Palamedes, according to the ancient story, went to Troy with
the heroes, where he distinguished himself by his wisdom and
courage. But Odysseus, who could never forgive him, caused a
captive Phrygian to write to Palamedes a letter in the name of
Priam, and bribed a servant of Palamedes to conceal the letter
under his master's bed. He then accused Palamedes of treachery.
 Upon searching the tent, the letter was found, and Palamedes was
stoned to death. When Palamedes was led to death, he exclaimed,
"Truth, I lament thee, for thou hast died even before me!" There
are other stories as to the manner of the death of Palamedes.

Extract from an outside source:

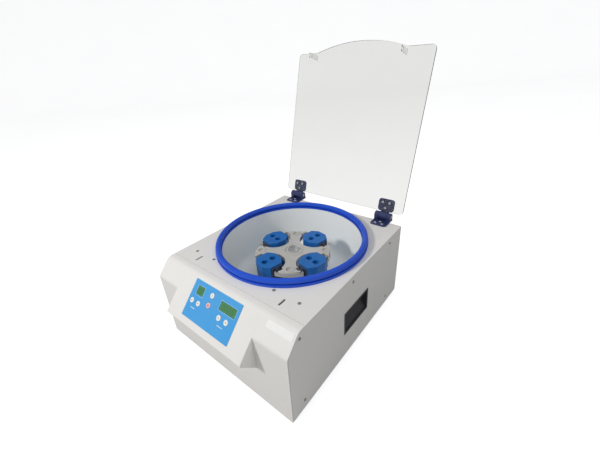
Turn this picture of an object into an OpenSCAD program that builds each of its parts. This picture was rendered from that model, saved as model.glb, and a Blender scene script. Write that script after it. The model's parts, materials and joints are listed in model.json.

Some
say that Odysseus and Diomede induced him to descend into a
well, where they pretended they had discovered a treasure; and
when he was below, they cast stones upon him, and killed him.
Others state that he was drowned by them while fishing; and others
that he was killed by Paris with an arrow.—See Smith's
NOTE 14.—THE GARDEN OF LYCOMEDES. Page 230.
The curious reader may find in the description of the garden
of Alcinous (Odyssey, VII. 85, et seq.) some resemblance to the
description here given of the garden of Lycomedes.
NOTE 15.—THE CASKETS OF ZEUS. Page 233.
"Beside Jove's threshold stand
Two casks of gifts for man. One cask contains
The evil, one the good; and he to whom
The Thunderer gives them mingled sometimes falls
Into misfortune, and is sometimes crowned
With blessings. But the man to whom he gives
The evil only stands a mark exposed
To wrong, and, chased by grim calamity,
Wanders the teeming earth, alike unloved
by gods and men."
The Iliad, XXIV, 663-672.
NOTE 16.—DEATH OF AJAX. Page 258.
"The soul of Ajax, son of Telamon, alone stood apart, being
still angry for the victory wherein I prevailed against him, in the
suit by the ships concerning the arms of Achilles that his lady
mother had set for a prize; and the sons of the Trojans made
award and Pallas Athené. Would that I had never prevailed
and won such a prize!"—Odyssey, XI. 544-548.